Title Background

Piers Plowman and the Police: Notes toward a History of the Wycliffite Langland.

Piers Plowman and the Police: Notes toward a History of the Wycliffite Langland.

PPl‘s controversial potential allowed for its appropriation by Lollard sympathizers as well as its becoming a target of orthodox suppression, most strongly through the Chaucerian tradition created by Lancastrian proponents of the future Henry V, and including Thomas Chaucer and John Lydgate. The stigma of the poem’s connection with the Peasants’ Revolt was worsened as John Ball became identified as an agent of Wyclif, and the Cistercian Dieulacres Abbey Chronicle went so far as to list “Per Plowman” along with “Johannes B” as leaders of the Revolt. WL’s criticism of the friars, suspicion of the motives underlying the manufacture of religious imagery, emphasis on clerical poverty, and apocalyptic vision would all have been well received by Lollards. C-text revisions, such as the deletion of the Pardon scene, make sense as attempts to distance the poem from issues hotly debated in the early 1390s, the date originally proposed for the C text by Skeat. Many PPl manuscripts were doubtless confiscated and destroyed, for it would not have been popular to copy the poem in London after Arundel’s Constitutions.
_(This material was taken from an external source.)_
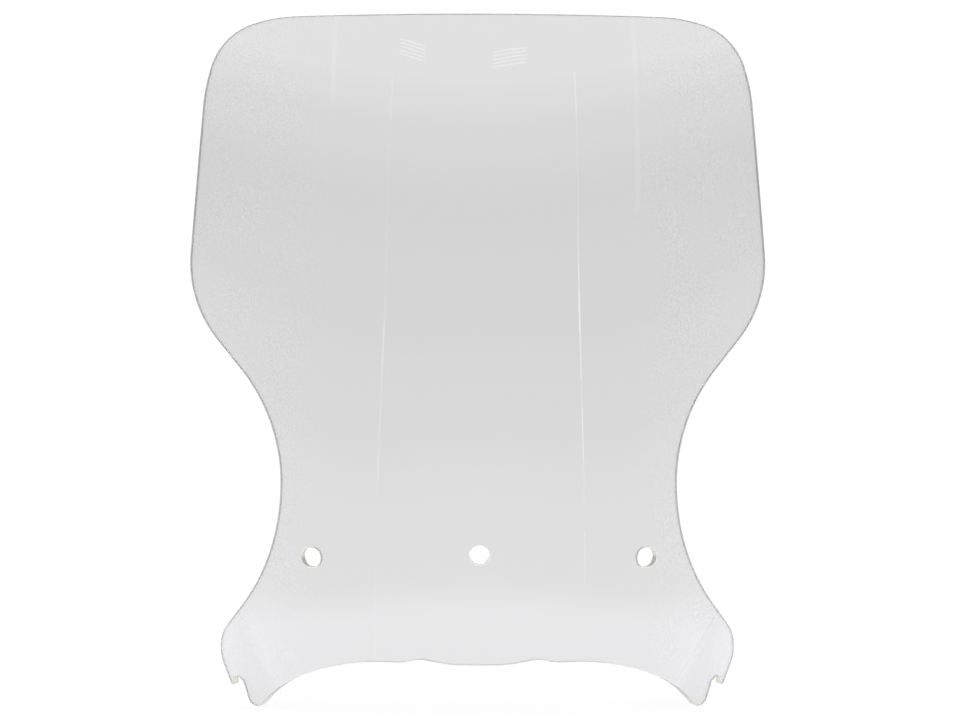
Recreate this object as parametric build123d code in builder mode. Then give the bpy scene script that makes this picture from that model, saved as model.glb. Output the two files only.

Like Lollard manuscripts, PPl manuscripts typically are without title and author, offer few headings and colophons, and contain little evidence of owners. The Langlandian works of the late fourteenth and early fifteenth centuries are probably only chance survivors of a richer tradition which joined the Lollard underground, to emerge much later, in the more hospitable climate of the reign of Edward VI.